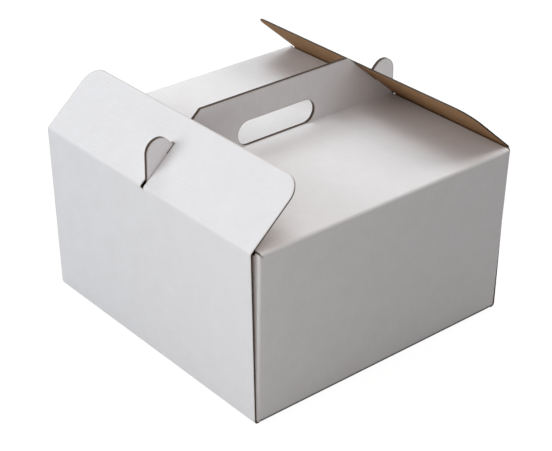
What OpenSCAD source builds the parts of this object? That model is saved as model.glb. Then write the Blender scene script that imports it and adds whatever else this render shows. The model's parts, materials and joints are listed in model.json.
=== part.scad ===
// Folding cake box with a carrying handle and two locking end flaps.
// The tray, the two lid panels and the two handle layers are one folded sheet of board.
// X runs along the handle, Y from front to back, Z up. The base stands on Z = 0.

/* [Board] */
// Thickness of the corrugated board
board_t = 1.5; // [1:0.1:2.5]
// Inner radius of the folds of the tray and the lid
fold_r = 1.5; // [0.5:0.1:3]
// Inner radius of the crease between a lid panel and its handle layer
crease_r = 0.5; // [0.2:0.1:1.5]

/* [Tray] */
// Width over the folded corner tabs
tray_w = 280; // [240:1:360]
// Depth of the base over its front and back folds
tray_d = 290; // [200:1:360]
// Height of the front and back walls
wall_h = 163.5; // [90:0.5:240]
// Outward lean of the front and back walls, in degrees
wall_lean = 1.5; // [0:0.05:3]
// Outward lean of the end walls, in degrees
end_lean = 1.05; // [0:0.05:3]
// Set-in of an end wall's cut edges from the front and back of the base
end_inset = 1.2; // [0:0.1:2.5]
// Clearance between an end wall and the corner tabs behind it, at the base
tab_gap = 0.3; // [0.1:0.1:2]
// Length of a corner tab behind the end wall
tab_l = 75; // [30:1:90]
// Trim of a corner tab at its top and bottom
tab_trim = 1.5; // [0.5:0.1:5]
// Radius of the free corners of a corner tab
tab_corner_r = 20; // [5:1:35]
// Depth to which each face of a corner fold and its tab is pressed below the wall's face
tab_press = 0.02; // [0.01:0.01:0.1]

/* [Lid] */
// Rise of each lid panel towards the handle, in degrees
lid_rise = 1; // [0:0.1:3]

/* [Handle] */
// Height of the handle above the top of the walls
handle_h = 52.5; // [46:0.1:60]
// Gap between the two handle layers
layer_gap = 0.2; // [0.1:0.05:0.6]
// Length of the hand hole
hole_l = 87; // [70:1:100]
// Height of the hand hole
hole_h = 23; // [18:1:30]
// Board left between the hand hole and the crease below it
hole_sill = 0.2; // [0:0.1:5]

/* [Locking ears] */
// Radius of an ear's round head
ear_r = 12.5; // [11:0.1:14]
// Distance of the head's centre inwards from the flap's fold
ear_in = 17; // [16:0.1:19]
// Height of the head's centre above the flap's fold
ear_up = 27.3; // [25:0.1:29]
// Slant of the head's inner side, in degrees below level
ear_slant = 45; // [35:1:55]
// Length of the neck, measured along the flap from its fold
ear_neck = 34; // [28:0.1:38]

/* [Locking flaps] */
// Length of a flap from its fold
flap_l = 69.5; // [60:0.5:80]
// Slope of a closed flap above level, in degrees
flap_slope = 41.5; // [39:0.1:44]
// Radius of a flap's free corners
flap_corner_r = 18; // [5:1:30]
// Clearance between a closed flap and the handle's sloping end
seat_gap = 0.3; // [0.1:0.05:0.6]
// Clearance between a flap's rounded fold edge and the end wall under it
hinge_gap = 0.3; // [0.1:0.05:0.6]
// Drop of the flap's fold axis below the top of the walls
hinge_drop = 0.3; // [0:0.1:2]
// Distance of the slot from the flap's fold axis
slot_start = 1.2; // [1:0.1:3]
// Clearance on each side of an ear in the slot of a flap
slot_gap = 0.3; // [0.1:0.05:0.6]

/* [Hidden] */
$fn = 96;
carton_white = "#e6e5e7";
flap_white = "#ededf0";

// Outer radius of a fold, and the half widths of the front wall and of an end wall
fold_out = fold_r + board_t;
wall_half = tray_w / 2 - fold_out;
end_half = tray_d / 2 - end_inset;

// Facets in the round of a fold and of an ear's head
fold_steps = 10;
ear_steps = 36;

// Run of a corner fold inside the board of the front wall
tab_lap = 1;

// Centres of the folds in the Y-Z section of the front half: base, lid and handle
wall_run = (wall_h - 2 * fold_out) / cos(wall_lean);
base_fold = [fold_out - tray_d / 2, fold_out];
lid_fold = base_fold + wall_run * [-sin(wall_lean), cos(wall_lean)];
handle_y = -layer_gap / 2 - board_t;
crease_y = handle_y - crease_r;
lid_run = (crease_y - lid_fold.x + (fold_out + crease_r) * sin(lid_rise)) / cos(lid_rise);
crease_z = lid_fold.y + (fold_out + crease_r) * cos(lid_rise) + lid_run * sin(lid_rise);
crease = [crease_y, crease_z];

// End wall in the X-Z section: centre of its base fold, and the axis of the flap's fold
end_fold = [tray_w / 2 + tab_gap + board_t - fold_out, fold_out];
end_out = [cos(end_lean), -sin(end_lean)];
end_rise = [sin(end_lean), cos(end_lean)];
mid_r = fold_r + board_t / 2;
hinge_z = wall_h - hinge_drop;
end_run = (hinge_z - end_fold.y - mid_r * end_out.y) / end_rise.y;
hinge_x = end_fold.x + mid_r * end_out.x + end_run * end_rise.x;

// Handle outline, in distances inwards and upwards from a flap's fold axis
seat = board_t / 2 + seat_gap;
seat_under = board_t / 2 + hinge_gap;
function seat_in(up) = (up * cos(flap_slope) + seat) / sin(flap_slope);
crease_up = crease_z - hinge_z;
handle_up = wall_h + handle_h - hinge_z;
foot_in = hinge_x - tray_w / 2;
ear_pair_t = 2 * board_t + layer_gap;
ear_reach = norm([ear_in, ear_up]) + ear_r;

// Points along an arc
function arc(centre, radius, from_a, to_a, steps) = [
    for (i = [0 : steps])
        let (a = from_a + (to_a - from_a) * i / steps)
            centre + radius * [cos(a), sin(a)]
];

// Points of a list in reverse
function reversed(points) = [for (i = [len(points) - 1 : -1 : 0]) points[i]];

// Face of the front half of the sheet at a depth below its outer face: from the middle of
// the base round the wall and along the lid panel to the foot of the handle
function front_face(depth) = concat(
    [[0, depth]],
    arc(base_fold, fold_out - depth, 270, 180 + wall_lean, fold_steps),
    arc(lid_fold, fold_out - depth, 180 + wall_lean, 90 + lid_rise, fold_steps),
    arc(crease, crease_r + depth, lid_rise - 90, 0, fold_steps),
    [[handle_y + depth, crease_z + crease_r]]
);

// Face of an end wall at a depth below its outer face, with its strip of the base
function end_face(depth) = concat(
    [[wall_half, depth]],
    arc(end_fold, fold_out - depth, -90, -end_lean, fold_steps),
    [end_fold + (fold_out - depth) * end_out + (end_run - seat_under) * end_rise]
);

// Face of a corner tab at a depth below its outer face, seen from above
function tab_face(depth) = concat(
    [[wall_half - tab_lap, depth - fold_out]],
    arc([wall_half, 0], fold_out - depth, -90, 0, fold_steps),
    [[tray_w / 2 - depth, tab_l]]
);

// Section in the Y-Z plane, run along X
module along_x(length) {
    rotate([90, 0, 90]) linear_extrude(length, center = true) children();
}

// Outline in the X-Z plane, run along Y
module along_y(length) {
    rotate([90, 0, 0]) linear_extrude(length, center = true) children();
}

// Repeats a part at the other side of the plane across an axis
module both_sides(axis) {
    children();
    mirror(axis) children();
}

// Section of the sheet between its outer and its inner face
module sheet_section(outer_face, inner_face) {
    polygon(concat(outer_face, reversed(inner_face)));
}

// Front half of the base with the front wall and its lid panel, up to the handle's foot
module front_half() {
    along_x(2 * wall_half) sheet_section(front_face(0), front_face(board_t));
}

// Outline of a corner tab in the Y-Z plane, with its free corners rounded
module tab_outline(height) {
    translate([-fold_out, 0]) square([fold_out + tab_l - tab_corner_r, height]);
    translate([-fold_out, tab_corner_r])
        square([fold_out + tab_l, height - 2 * tab_corner_r]);
    for (z = [tab_corner_r, height - tab_corner_r])
        translate([tab_l - tab_corner_r, z]) circle(tab_corner_r);
}

// Corner fold at the side of the front wall, and the tab behind the end wall
module corner_tab() {
    tab_h = wall_run - 2 * tab_trim;
    translate([0, base_fold.x, base_fold.y])
        rotate([wall_lean, 0, 0])
            translate([0, 0, tab_trim])
                intersection() {
                    linear_extrude(tab_h)
                        sheet_section(tab_face(tab_press), tab_face(board_t - tab_press));
                    translate([tray_w / 2, 0, 0]) along_x(4 * fold_out) tab_outline(tab_h);
                }
}

// Outline of a locking ear, drawn from the flap's fold axis with X pointing inwards
module ear_outline() {
    head = [ear_in, ear_up];
    round = arc(head, ear_r, 180, 90 - ear_slant, ear_steps);
    inner = round[ear_steps];
    slant = [cos(ear_slant), -sin(ear_slant)];
    across_flap = [-sin(flap_slope), cos(flap_slope)];
    tip = inner + slant * (across_flap * inner) / sin(flap_slope + ear_slant);
    tip_root = tip - 2 * seat * across_flap;
    polygon(concat([[foot_in, crease_up]], round, [tip, tip_root]));
}

// Ear with the space of the flap's board cut away behind its neck
module locking_ear() {
    difference() {
        ear_outline();
        rotate(flap_slope) translate([ear_neck, -3 * seat]) square([flap_l, 4 * seat]);
    }
}

// Outline of one handle layer in the X-Z plane
module handle_outline() {
    top_half = hinge_x - seat_in(handle_up);
    foot_half = hinge_x - seat_in(crease_up);
    polygon([
        [-foot_half, crease_z], [foot_half, crease_z],
        [top_half, wall_h + handle_h], [-top_half, wall_h + handle_h]
    ]);
    both_sides([1, 0, 0]) translate([-hinge_x, hinge_z]) locking_ear();
}

// Outline of the hand hole in the X-Z plane
module hole_outline() {
    end_x = (hole_l - hole_h) / 2;
    translate([0, crease_z + hole_sill + hole_h / 2]) {
        square([2 * end_x, hole_h], center = true);
        both_sides([1, 0, 0]) translate([end_x, 0]) circle(hole_h / 2);
    }
}

// Front handle layer, standing on the crease of its lid panel
module handle_layer() {
    translate([0, handle_y + board_t / 2, 0]) along_y(board_t) handle_outline();
}

// End wall with its base fold, on the side of positive X
module end_wall() {
    along_y(2 * end_half) sheet_section(end_face(0), end_face(board_t));
}

// The folded sheet: base, walls, corner tabs, lid panels and handle
module carton() {
    color(carton_white) {
        difference() {
            both_sides([0, 1, 0]) {
                front_half();
                handle_layer();
            }
            along_y(2 * ear_pair_t) hole_outline();
        }
        both_sides([0, 1, 0]) both_sides([1, 0, 0]) corner_tab();
        both_sides([1, 0, 0]) end_wall();
    }
}

// Flat outline of a flap, from its fold axis towards its free edge
module flap_outline() {
    slot_l = ear_reach + slot_gap - slot_start;
    slot_w = ear_pair_t + 2 * slot_gap;
    difference() {
        union() {
            translate([0, -end_half]) square([flap_l - flap_corner_r, 2 * end_half]);
            translate([0, flap_corner_r - end_half])
                square([flap_l, 2 * (end_half - flap_corner_r)]);
            both_sides([0, 1, 0])
                translate([flap_l - flap_corner_r, end_half - flap_corner_r])
                    circle(flap_corner_r);
        }
        translate([slot_start, -slot_w / 2]) square([slot_l, slot_w]);
    }
}

// Closed flap on the side of negative X, leaning inwards on the handle
module lock_flap() {
    translate([-hinge_x, 0, hinge_z]) rotate([0, -flap_slope, 0]) {
        linear_extrude(board_t, center = true) flap_outline();
        along_y(2 * end_half) circle(board_t / 2);
    }
}

// Left locking flap
module left_lock_flap() {
    color(flap_white) lock_flap();
}

// Right locking flap
module right_lock_flap() {
    color(flap_white) mirror([1, 0, 0]) lock_flap();
}

carton();
left_lock_flap();
right_lock_flap();
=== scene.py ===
import json
import math

import bpy
import numpy as np
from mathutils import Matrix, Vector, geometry


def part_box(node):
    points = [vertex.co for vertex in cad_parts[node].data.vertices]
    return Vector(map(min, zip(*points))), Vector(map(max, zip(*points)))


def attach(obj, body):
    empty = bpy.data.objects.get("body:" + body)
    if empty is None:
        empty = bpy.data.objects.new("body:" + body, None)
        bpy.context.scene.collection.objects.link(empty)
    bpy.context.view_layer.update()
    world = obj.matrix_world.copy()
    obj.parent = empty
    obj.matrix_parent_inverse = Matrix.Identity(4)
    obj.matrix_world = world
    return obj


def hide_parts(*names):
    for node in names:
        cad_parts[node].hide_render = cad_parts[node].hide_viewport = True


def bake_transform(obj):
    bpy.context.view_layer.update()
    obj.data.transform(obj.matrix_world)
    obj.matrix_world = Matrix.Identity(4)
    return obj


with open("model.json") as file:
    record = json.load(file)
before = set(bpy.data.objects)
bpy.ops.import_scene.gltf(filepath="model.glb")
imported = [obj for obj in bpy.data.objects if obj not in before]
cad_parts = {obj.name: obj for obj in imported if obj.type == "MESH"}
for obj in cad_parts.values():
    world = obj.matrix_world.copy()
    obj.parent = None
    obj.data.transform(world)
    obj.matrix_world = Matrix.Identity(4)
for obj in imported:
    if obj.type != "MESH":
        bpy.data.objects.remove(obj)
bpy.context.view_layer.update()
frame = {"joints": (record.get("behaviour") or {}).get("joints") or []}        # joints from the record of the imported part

# Wrapped sheet: the base, both long walls, both lid panels and both handle layers in one run.
# It is fine-flute corrugated board, white paper outside and brown paper inside, die-cut with its
# hand holes and locking ears, and creased across the flutes so that the two handle halves meet.
mm = 0.001
board_t = 1.5 * mm
liner_t = 0.2 * mm
medium_t = 0.18 * mm
flute_pitch = 3.4 * mm
fold_r = 1.5 * mm
crease_r = 0.5 * mm
tray_w = 280 * mm
tray_d = 290 * mm
wall_h = 163.5 * mm
wall_lean = 1.5
lid_rise = 1.0
layer_gap = 0.2 * mm
handle_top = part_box("carton")[1].z
hinge_x = abs(frame["joints"][0]["pos_m"][0])
hinge_z = frame["joints"][0]["pos_m"][2]

fold_out = fold_r + board_t
fold_mid = fold_r + board_t / 2
crease_mid = crease_r + board_t / 2
wall_half = tray_w / 2 - fold_out
fold_steps = 10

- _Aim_
Quote nothing but the lines that run from the line containing "Right locking flap" through the line containing "obj.parent = empty", keeping both of them word for word.

- _Solved exercise_
// Right locking flap
module right_lock_flap() {
    color(flap_white) mirror([1, 0, 0]) lock_flap();
}

carton();
left_lock_flap();
right_lock_flap();
=== scene.py ===
import json
import math

import bpy
import numpy as np
from mathutils import Matrix, Vector, geometry


def part_box(node):
    points = [vertex.co for vertex in cad_parts[node].data.vertices]
    return Vector(map(min, zip(*points))), Vector(map(max, zip(*points)))


def attach(obj, body):
    empty = bpy.data.objects.get("body:" + body)
    if empty is None:
        empty = bpy.data.objects.new("body:" + body, None)
        bpy.context.scene.collection.objects.link(empty)
    bpy.context.view_layer.update()
    world = obj.matrix_world.copy()
    obj.parent = empty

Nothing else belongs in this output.